This will run the following commands:
- `varseek fastqpp`: Preprocess the fastq files. By default, does nothing.
- `kb count` (variant reference): Perform variant screening on fastq data utilizing kb count's pseudoalignment algorithm. Variant data is stored in an Anndata object as as cell/sample x variant matrix.
- `kb count` ("normal" reference genome) (optional): Perform pseudoalignment of fastq data to the reference genome. Only performed if utilized in the subsequence "varseek clean" step. By default, will occur if the path to the necessary files are not provided as input.
- `varseek clean`: Process the output of kb count.

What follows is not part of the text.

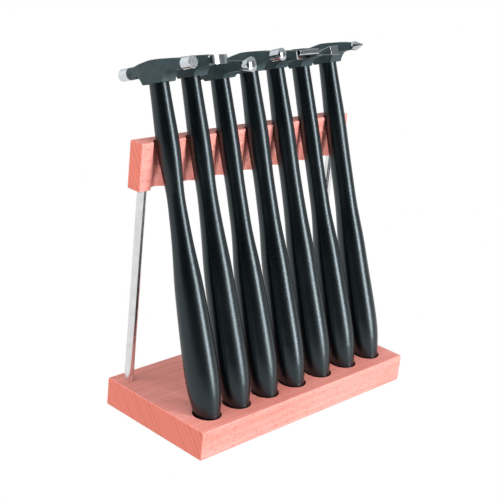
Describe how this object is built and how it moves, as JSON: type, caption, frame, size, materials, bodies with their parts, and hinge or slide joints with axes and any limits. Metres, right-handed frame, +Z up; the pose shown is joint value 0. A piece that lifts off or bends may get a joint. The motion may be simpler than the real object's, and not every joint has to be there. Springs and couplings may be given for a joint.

By default, this will threshold variant counts and ensure that there is agreement for each read between the gene of the variant to which the read aligned during the variant reference pseudoalignment and the gene to which the read aligned during the "normal" reference genome pseudoalignment.
- `varseek summarize`: Produces a text file summarizing some high-level insights from the variant screening process.

In [None]:
vk_count_output_dict = vk.count(
    fastqs_dir,
    index=vcrs_index,
    t2g=vcrs_t2g,
    technology=technology,
    out=vk_count_out_dir,
    kb_count_reference_genome_dir=kb_count_reference_genome_dir,
    qc_against_gene_matrix=False,  #!!! uncomment when working
)

In [None]:
print(f"Find summarized results in {vk_count_output_dict['vk_summarize_output_dir']}")
print(f"Find the processed adata object for further analysis in {vk_count_output_dict['adata_path']}")